STORED DATA:
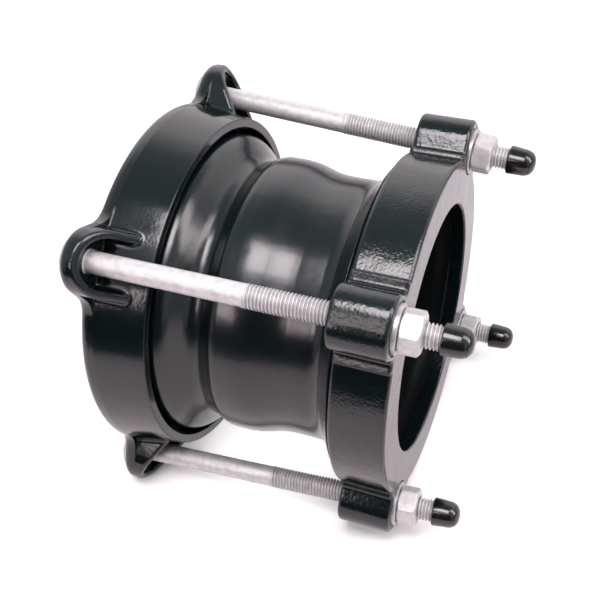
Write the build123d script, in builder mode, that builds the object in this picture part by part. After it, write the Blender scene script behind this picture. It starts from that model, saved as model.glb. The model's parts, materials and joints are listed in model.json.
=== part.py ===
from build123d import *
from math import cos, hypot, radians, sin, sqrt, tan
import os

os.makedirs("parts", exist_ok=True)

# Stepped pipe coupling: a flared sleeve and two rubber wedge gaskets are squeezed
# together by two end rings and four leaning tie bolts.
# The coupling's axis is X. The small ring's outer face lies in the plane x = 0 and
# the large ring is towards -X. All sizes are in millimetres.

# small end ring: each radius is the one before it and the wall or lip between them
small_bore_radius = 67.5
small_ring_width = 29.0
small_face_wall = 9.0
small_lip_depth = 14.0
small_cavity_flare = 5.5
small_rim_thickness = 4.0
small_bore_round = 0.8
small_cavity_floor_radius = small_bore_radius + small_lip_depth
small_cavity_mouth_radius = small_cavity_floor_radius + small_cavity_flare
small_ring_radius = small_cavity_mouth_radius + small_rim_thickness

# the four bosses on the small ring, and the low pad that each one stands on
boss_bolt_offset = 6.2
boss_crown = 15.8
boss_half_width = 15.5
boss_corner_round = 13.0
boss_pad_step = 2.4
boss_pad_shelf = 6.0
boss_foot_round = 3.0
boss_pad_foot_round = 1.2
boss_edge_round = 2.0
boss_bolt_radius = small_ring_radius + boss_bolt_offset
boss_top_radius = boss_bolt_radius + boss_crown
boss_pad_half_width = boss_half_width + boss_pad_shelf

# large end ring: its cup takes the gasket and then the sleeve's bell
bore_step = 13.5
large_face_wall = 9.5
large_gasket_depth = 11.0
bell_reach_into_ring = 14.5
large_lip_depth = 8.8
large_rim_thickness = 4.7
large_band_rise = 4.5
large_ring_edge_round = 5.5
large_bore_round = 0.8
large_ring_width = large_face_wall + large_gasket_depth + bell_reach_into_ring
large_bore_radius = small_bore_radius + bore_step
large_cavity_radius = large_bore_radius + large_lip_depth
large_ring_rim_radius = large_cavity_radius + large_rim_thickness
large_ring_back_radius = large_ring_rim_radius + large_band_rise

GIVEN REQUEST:
Write out, exactly and with nothing else, the lines of the listing above from its first line through the line with "# the large".

THE SOLUTION:
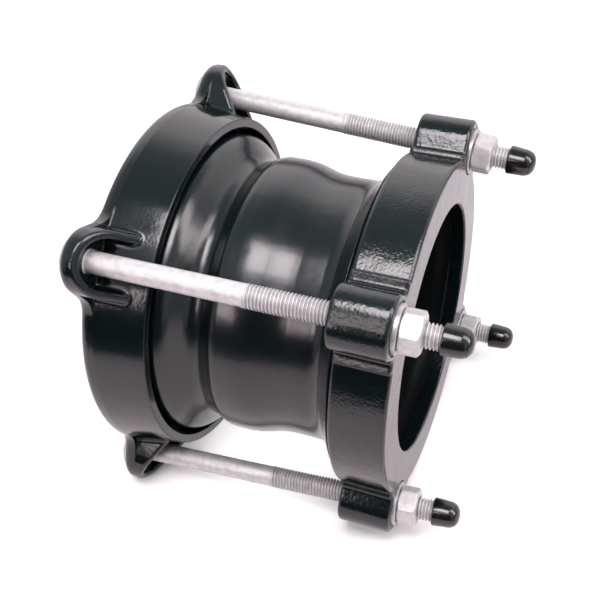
Write the build123d script, in builder mode, that builds the object in this picture part by part. After it, write the Blender scene script behind this picture. It starts from that model, saved as model.glb. The model's parts, materials and joints are listed in model.json.
=== part.py ===
from build123d import *
from math import cos, hypot, radians, sin, sqrt, tan
import os

os.makedirs("parts", exist_ok=True)

# Stepped pipe coupling: a flared sleeve and two rubber wedge gaskets are squeezed
# together by two end rings and four leaning tie bolts.
# The coupling's axis is X. The small ring's outer face lies in the plane x = 0 and
# the large ring is towards -X. All sizes are in millimetres.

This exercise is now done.